As he completely dismissed the validity of our sexuality or the history of the struggles that our community has gone through (struggles that, according to my dad, were "self-inflicted"), watching any news of queer-based hate crimes with my African pastor-dad became especially painful. My father couldn't understand why anyone would "choose" a Sodom and Gomorrah "lifestyle" and blamed the entire community for persecutions against them.
It was this mentality that forced me to leave the church building when he preached from the book of Deuteronomy. It was this that made it impossible for me to ever disclose how truly uncomfortable I'd felt with myself and around church members. And it was this that made me unable to have meaningful conversations about acts of violence in the queer community. I clearly remember walking out of a church service the moment my father spoke about the legalization of same-sex marriages. According to him, the real travesty was preachers being "forced" to marry gay couples in same-sex weddings.
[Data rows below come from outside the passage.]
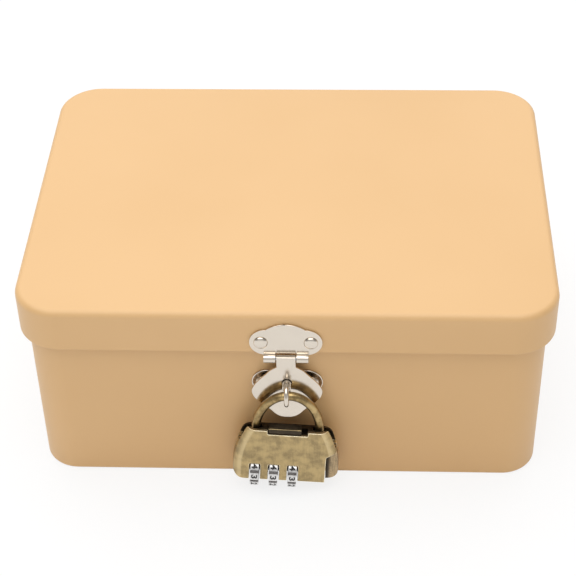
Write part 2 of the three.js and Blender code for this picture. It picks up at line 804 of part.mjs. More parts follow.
// The slider's notch in the front rim, with rounded lower corners.
function sliderNotch() {
  const shape = new THREE.Shape();
  shape.moveTo(-notchLeft, caseStock);
  shape.lineTo(-notchLeft, -notchDepth + notchCorner);
  shape.quadraticCurveTo(-notchLeft, -notchDepth, -notchLeft + notchCorner, -notchDepth);
  shape.lineTo(notchRight - notchCorner, -notchDepth);
  shape.quadraticCurveTo(notchRight, -notchDepth, notchRight, -notchDepth + notchCorner);
  shape.lineTo(notchRight, caseStock);
  return prismY(shape, -beyond, 0, 3);
}

function makeFrontShell() {
  const half = block(-caseHalf - beyond, caseHalf + beyond, -beyond, -partingHalf,
    footZ - beyond, caseStock);
  const hollow = cut(meet(caseSolid(0, 0), half), ...shellCuts(), buttonWindow());
  const bossFront = -cavityFace - caseWall / 2;
  const bosses = screwPlaces.map(([x, z]) => rodY(bossRadius, bossFront, -partingHalf, x, z));
  const bores = screwPlaces.map(([x, z]) => rodY(screwBore, -cavityFace, beyond, x, z));
  return cut(join(hollow, ...bosses), ...bores, sliderNotch());
}

const carriers = [
  [dialCentres[0] - windowHalf - carrierWidth, dialCentres[0] - windowHalf],
  [dialCentres[dialCount - 1] + windowHalf, dialCentres[dialCount - 1] + windowHalf + carrierWidth],
];
const axleEnds = [carriers[0][0] + carrierBlind, carriers[1][1] - carrierBlind];

function makeBackShell() {
  const half = block(-caseHalf - beyond, caseHalf + beyond, partingHalf, beyond,
    footZ - beyond, -backRimDrop);
  const hollow = cut(meet(caseSolid(0, 0), half), ...shellCuts());
  const backFace = cavityFace + caseWall / 2;
  const bosses = screwPlaces.map(([x, z]) => rodY(bossRadius, partingHalf, backFace, x, z));
  const blocks = carriers.map(([x0, x1]) => block(x0, x1, -chassisFace, backFace,
    footZ + caseWall + gap, -carrierTop));
  const bores = screwPlaces.map(([x, z]) => rodY(screwBore, -beyond, beyond, x, z));
  const axleRoom = rodX(axleRadius + gap, axleEnds[0] - gap, axleEnds[1] + gap, 0, -dialDrop);
  return cut(join(hollow, ...bosses, ...blocks), ...bores, axleRoom);
}

function makeChassis() {
  const inset = caseWall + gap;
  const solid = meet(
    caseSolid(inset, caseStock),
    block(-caseHalf, caseHalf, -beyond, beyond, -chassisDepth, -chassisRecess),
  );
  const latchRoom = latchHalf + gap;
  return cut(
    solid,
    block(-caseHalf - beyond, heelSlotRight, -slotHalf, slotHalf, heelSlotFoot, caseStock),
    block(toeSlotLeft, caseHalf + beyond, -slotHalf, slotHalf, toeSlotFoot, caseStock),
    rodY(pivotPin + gap, -beyond, beyond, -shackleHalf, -pivotDrop),
    block(-notchLeft, notchRight, -beyond, -caseFace + sliderFront + sliderThickness + gap,
      -sliderDepth - gap, caseStock),
    block(latchArmLeft - buttonTravel - gap, toeSlotLeft + gap, -latchRoom, latchRoom,
      -chassisDepth - gap, -latchTop + gap),
    buttonRoom(),
    ...screwPlaces.map(([x, z]) => rodY(bossRadius + gap, -beyond, beyond, x, z)),
  );
}

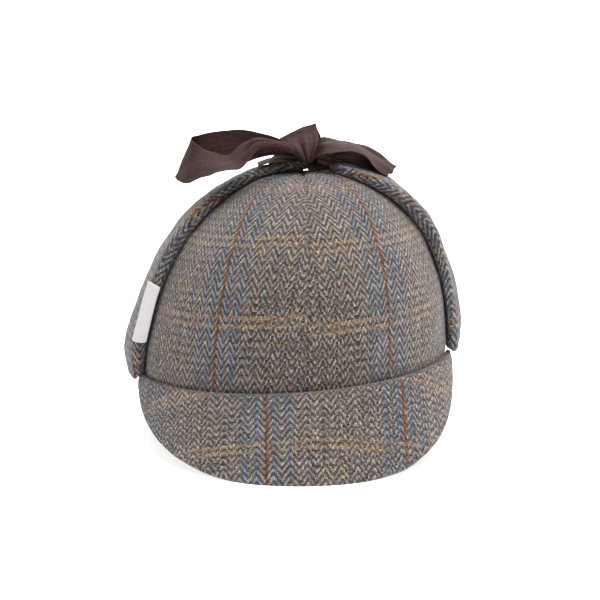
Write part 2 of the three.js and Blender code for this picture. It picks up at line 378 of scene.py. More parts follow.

It wasn't until the devastating PULSE nightclub shootings that he was able to acknowledge the lost lives and humanize queer bodies. Before that, discussing queer-related events made things extremely uncomfortable in my household, and I started to wonder how dark it must be to consistently remain so hateful against a community he'd never engaged with. But the tragedy made it real for him — and even realer for myself. That could've been any queer person anywhere. And it could've been me.
Up until recently, I felt stifled in my home and immediate circle. I had no idea what black queerness could look like and felt extremely alone. I had discovered Blockorama at Toronto Pride, but that wasn't enough for me. But when I saw the play Black Boys at Buddies In Bad Times Theatre, I finally saw what Ghanaian cultural queerness could look like. If Tawiah Ben M'Carthy could exist as an artist, standing unapologetically in his truth as an artist, as a black person and as a Ghanaian, why couldn't I?
As a filmmaker, I want to diversify what queerness can look like on screen.
As a writer, I want to talk about how religion and culture can inform our identity in positive ways.
As an artist in general, I want to move past a perpetual feeling of cognitive dissonance and help others understand that they can create meaningful, non-stereotypical bodies of work despite how messed up they feel inside.
And as a woman, I want my sexuality to be respected and acknowledged. As if it wasn't hard enough from a cultural and religious standpoint, my sexual identity is often erased or not taken seriously. For one reason or the other, people don't believe bisexuality actually exists. I want to live in a world that doesn't ask me to apologize or compartmentalize, or ask one part of myself to die so the other can exist.
Now, my only prayer is that my world can understand this too.
CBC Arts has respected the author of this column's request to have it be published anonymously.